China, for its part, is paying more attention to the second leg of Tsai's trip. She also plans to travel to California to meet US House Speaker Kevin McCarthy, who finally decided against irking Beijing by emulating his predecessor with his own Taiwan visit.
Where’s the drone?
After the encounter between a Russian fighter jet and an American-made drone above the Black Sea, some have warned of a risk of an escalation in the Ukraine war that pits Russia directly against the US. That’s extremely unlikely.
The Biden administration, which on Thursday gave the US military the green light to release footage of the crash, has been clear and consistent that its support for Ukraine won’t include actions that bring US and NATO soldiers into direct conflict with Russian forces. And though Vladimir Putin has tried to persuade Russians and the world that Russia’s at war with the West, he has avoided any action that might push his military into a broader war it would quickly lose. (If Putin wanted a wider war, it would be very easy to start one.)

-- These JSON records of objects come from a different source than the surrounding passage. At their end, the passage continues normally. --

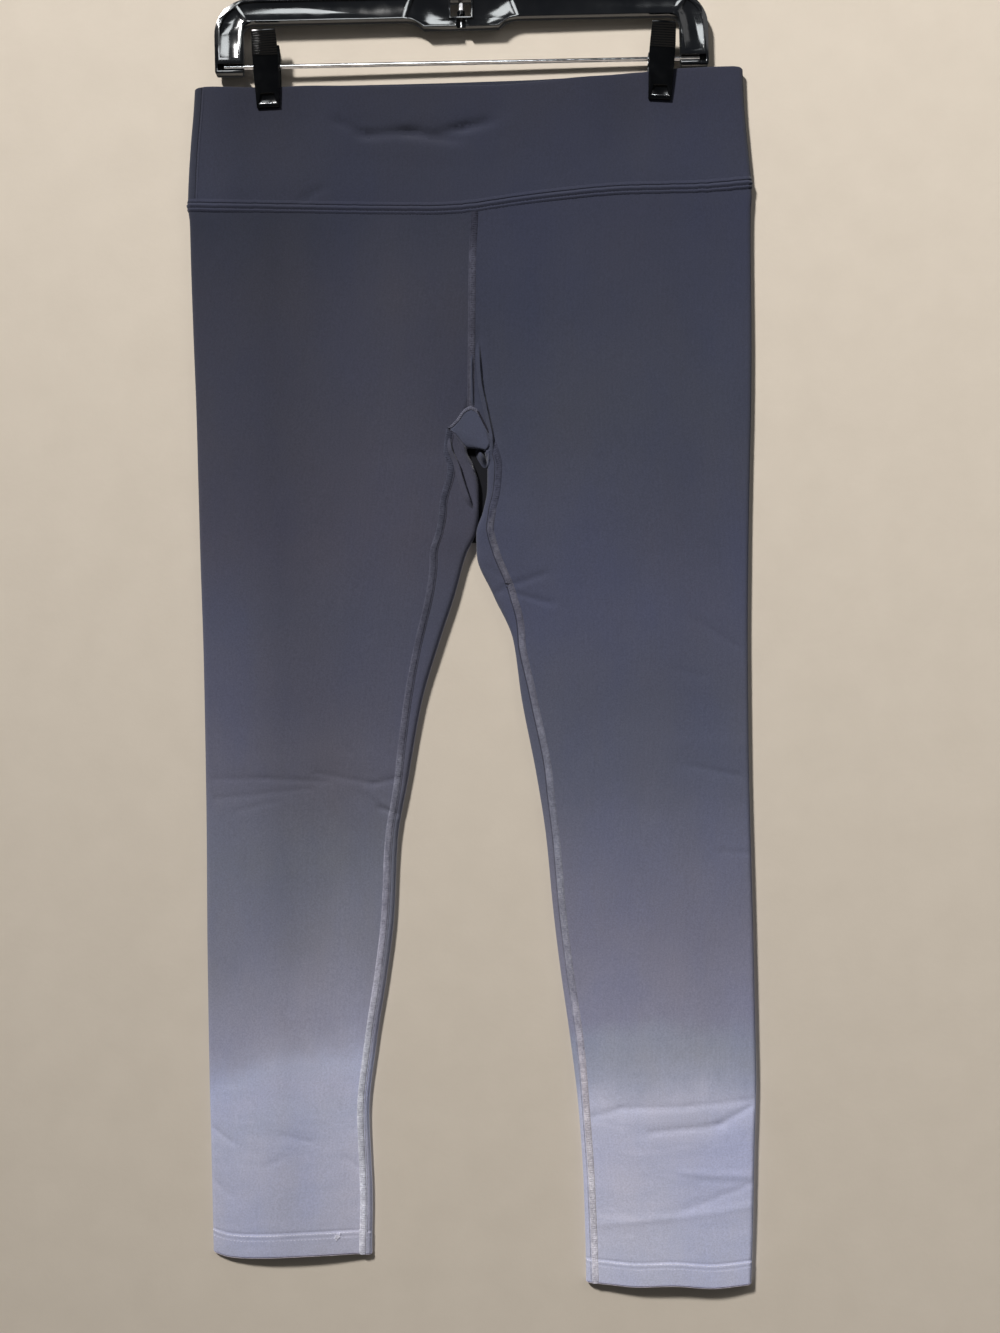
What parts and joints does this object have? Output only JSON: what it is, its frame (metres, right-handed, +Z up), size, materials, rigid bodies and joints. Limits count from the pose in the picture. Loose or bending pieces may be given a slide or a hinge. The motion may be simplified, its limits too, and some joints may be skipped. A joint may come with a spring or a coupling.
{
  "type": "leggings on a clip hanger",
  "caption": "High-rise knit leggings with a folded waistband, one-piece legs and a crotch gusset, hung from a hanger by its clips.",
  "frame": {"origin": "the point under the top of the hanger's hook where the rail or wall hook carries it", "axes": "+X to the viewer's right, the garment's front faces -Y, +Z up along the hanging garment"},
  "size_m": [0.4076, 0.0221, 1.0392],
  "materials": {
    "dark_knit": "matte slate cotton and elastane jersey",
    "dipped_knit": "the same jersey, dip dyed from slate to pale lavender grey",
    "black_plastic": "glossy black moulded plastic",
    "steel": "bright plated steel wire"
  },
  "bodies": {
    "root": {"waistband_front": "dark_knit", "waistband_back": "dark_knit", "leg_left": "dipped_knit", "leg_right": "dipped_knit", "gusset": "dark_knit", "hanger_body": "black_plastic", "hanger_hook": "steel", "hanger_bar": "steel", "clip_left_front": "black_plastic", "clip_left_back": "black_plastic", "clip_left_spring": "steel", "clip_right_front": "black_plastic", "clip_right_back": "black_plastic", "clip_right_spring": "steel"}
  },
  "joints": []
}
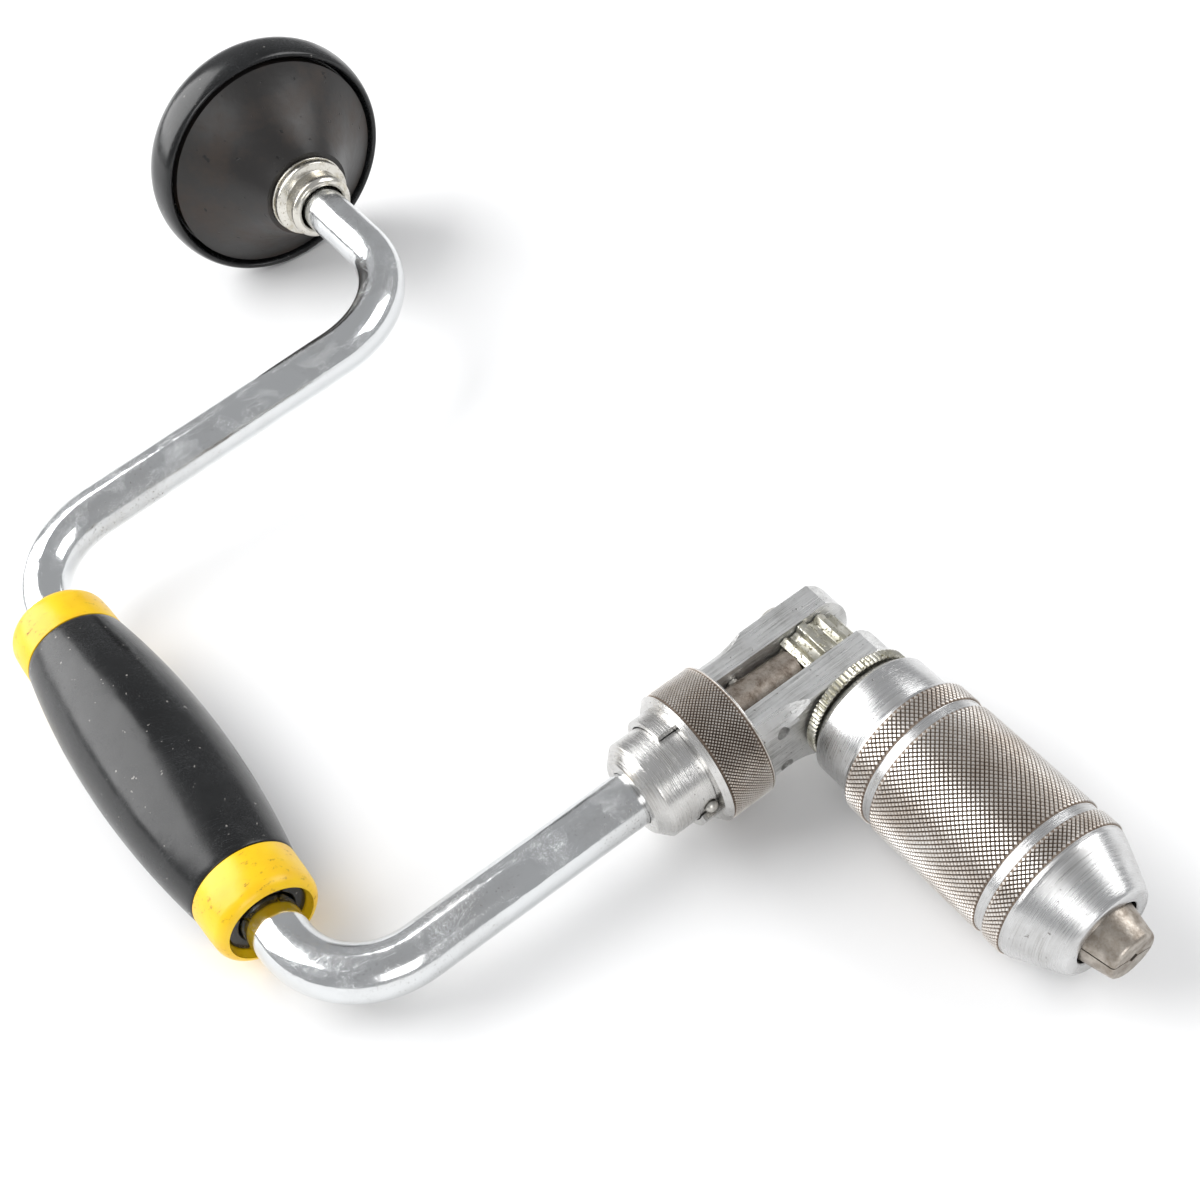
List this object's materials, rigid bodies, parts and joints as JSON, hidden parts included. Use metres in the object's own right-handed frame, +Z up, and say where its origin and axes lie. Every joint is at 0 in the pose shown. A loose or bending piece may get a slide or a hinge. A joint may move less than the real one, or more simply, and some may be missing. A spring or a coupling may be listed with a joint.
{
  "type": "ratchet bit brace",
  "caption": "Hand-cranked bit brace: cranked steel bow, free-turning mushroom head and grip, ratchet with a selector ring, and a split-jaw screw chuck.",
  "frame": {"origin": "centre of the bounding box at the ground that the tool lies on", "axes": "+Z up; +X along the main axis towards the bit, seen from above; +Y from the hand grip towards the main axis"},
  "size_m": [0.3578, 0.1782, 0.0709],
  "materials": {
    "plated_bar": "worn polished plating",
    "nickel_collar": "polished, slightly yellowed",
    "satin_steel": "satin machined",
    "knurled_steel": "knurled, with brown grime in the cuts",
    "jaw_steel": "dull hardened, browned",
    "hardened_steel": "ground",
    "yellow_zinc": "yellow passivated zinc",
    "bronze": "plain machined",
    "black_plastic": "glossy with fine scratches",
    "charcoal_plastic": "satin, scuffed",
    "yellow_plastic": "satin gloss, soiled"
  },
  "bodies": {
    "frame": {"sweep": "plated_bar", "ratchet_yoke": "satin_steel", "selector_stop_pin": "hardened_steel", "pawl_pin_upper": "hardened_steel", "pawl_pin_lower": "hardened_steel", "pawl_spring": "hardened_steel", "head_race_upper": "hardened_steel", "head_nut": "satin_steel"},
    "head": {"head_dome": "black_plastic", "head_underside": "charcoal_plastic", "head_collar": "nickel_collar", "head_washer": "nickel_collar", "head_collar_nut": "satin_steel", "head_race_lower": "hardened_steel"},
    "head_bearing_cage": {"head_ball_cage": "bronze"},
    "grip": {"grip_core": "black_plastic", "grip_barrel": "black_plastic", "grip_ring_lower": "yellow_plastic", "grip_ring_upper": "yellow_plastic"},
    "selector": {"selector_ring": "knurled_steel"},
    "upper_pawl": {"pawl_upper": "jaw_steel"},
    "lower_pawl": {"pawl_lower": "jaw_steel"},
    "chuck": {"chuck_body": "satin_steel", "ratchet_wheel": "yellow_zinc", "thrust_collar": "yellow_zinc", "spindle_washer": "hardened_steel", "spindle_screw": "hardened_steel", "jaw_spring_near": "hardened_steel", "jaw_spring_far": "hardened_steel"},
    "cone": {"jaw_cone": "hardened_steel", "cone_washer": "bronze"},
    "shell": {"chuck_shell": "knurled_steel"},
    "upper_jaw": {"jaw_upper": "jaw_steel"},
    "lower_jaw": {"jaw_lower": "jaw_steel"}
  },
  "joints": [
    {"name": "head_spin", "type": "hinge", "parent": "frame", "child": "head", "pos_m": [0.08564, 0.0536, 0.02157], "axis": [0.9984, 0, -0.0563], "continuous": true},
    {"name": "head_cage_spin", "type": "hinge", "parent": "frame", "child": "head_bearing_cage", "pos_m": [0.08564, 0.0536, 0.02157], "axis": [0.9984, 0, -0.0563], "continuous": true},
    {"name": "grip_spin", "type": "hinge", "parent": "frame", "child": "grip", "pos_m": [0.00667, -0.07304, 0.01639], "axis": [0.9984, 0, -0.0563], "continuous": true},
    {"name": "selector_turn", "type": "hinge", "parent": "frame", "child": "selector", "pos_m": [0.08564, 0.0536, 0.02157], "axis": [0.0043, 0.9971, 0.0756], "range_deg": [0, 90]},
    {"name": "pawl_upper_tilt", "type": "hinge", "parent": "frame", "child": "upper_pawl", "pos_m": [0.08591, 0.03378, 0.02628], "axis": [0.9984, 0, -0.0563], "range_deg": [0, 8]},
    {"name": "pawl_lower_tilt", "type": "hinge", "parent": "frame", "child": "lower_pawl", "pos_m": [0.08521, 0.03472, 0.01393], "axis": [0.9984, 0, -0.0563], "range_deg": [0, 8]},
    {"name": "chuck_spin", "type": "hinge", "parent": "frame", "child": "chuck", "pos_m": [0.08564, 0.0536, 0.02157], "axis": [0.9984, 0, -0.0563], "continuous": true},
    {"name": "shell_advance", "type": "slide", "parent": "chuck", "child": "cone", "axis": [0.9984, 0, -0.0563], "range_m": [0, 0.008]},
    {"name": "shell_turn", "type": "hinge", "parent": "cone", "child": "shell", "pos_m": [0.08564, 0.0536, 0.02157], "axis": [0.9984, 0, -0.0563], "range_deg": [0, 1440]},
    {"name": "jaw_upper_slide", "type": "slide", "parent": "chuck", "child": "upper_jaw", "axis": [0.0544, 0.2531, 0.9659], "range_m": [0, 0.0015]},
    {"name": "jaw_lower_slide", "type": "slide", "parent": "chuck", "child": "lower_jaw", "axis": [-0.0544, -0.2531, -0.9659], "range_m": [0, 0.0015]}
  ],
  "couplings": [
    {"joint": "head_cage_spin", "follows": "head_spin", "ratio": 0.5},
    {"joint": "pawl_upper_tilt", "follows": "selector_turn", "ratio": 0.0888},
    {"joint": "pawl_lower_tilt", "follows": "selector_turn", "ratio": 0.0888},
    {"joint": "shell_turn", "follows": "shell_advance", "rad_per_m": 3141.3},
    {"joint": "jaw_upper_slide", "follows": "shell_advance", "ratio": 0.18748},
    {"joint": "jaw_lower_slide", "follows": "shell_advance", "ratio": 0.18748}
  ]
}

Nor is this incident particularly unusual. As the Washington-based Institute for the Study of War noted on Tuesday, “Russian forces have used coercive signaling against US and allied flights and naval vessels for decades in multiple theaters without triggering conflict.” The US will continue to use drones in the Black Sea to provide Ukraine with intel on Russian actions. But there is one aspect of this story we’re still watching: Can Russia recover the wreckage of the drone? If so, and it’s in decent condition, it might give Russian engineers access to advanced drone technologies they don’t already have.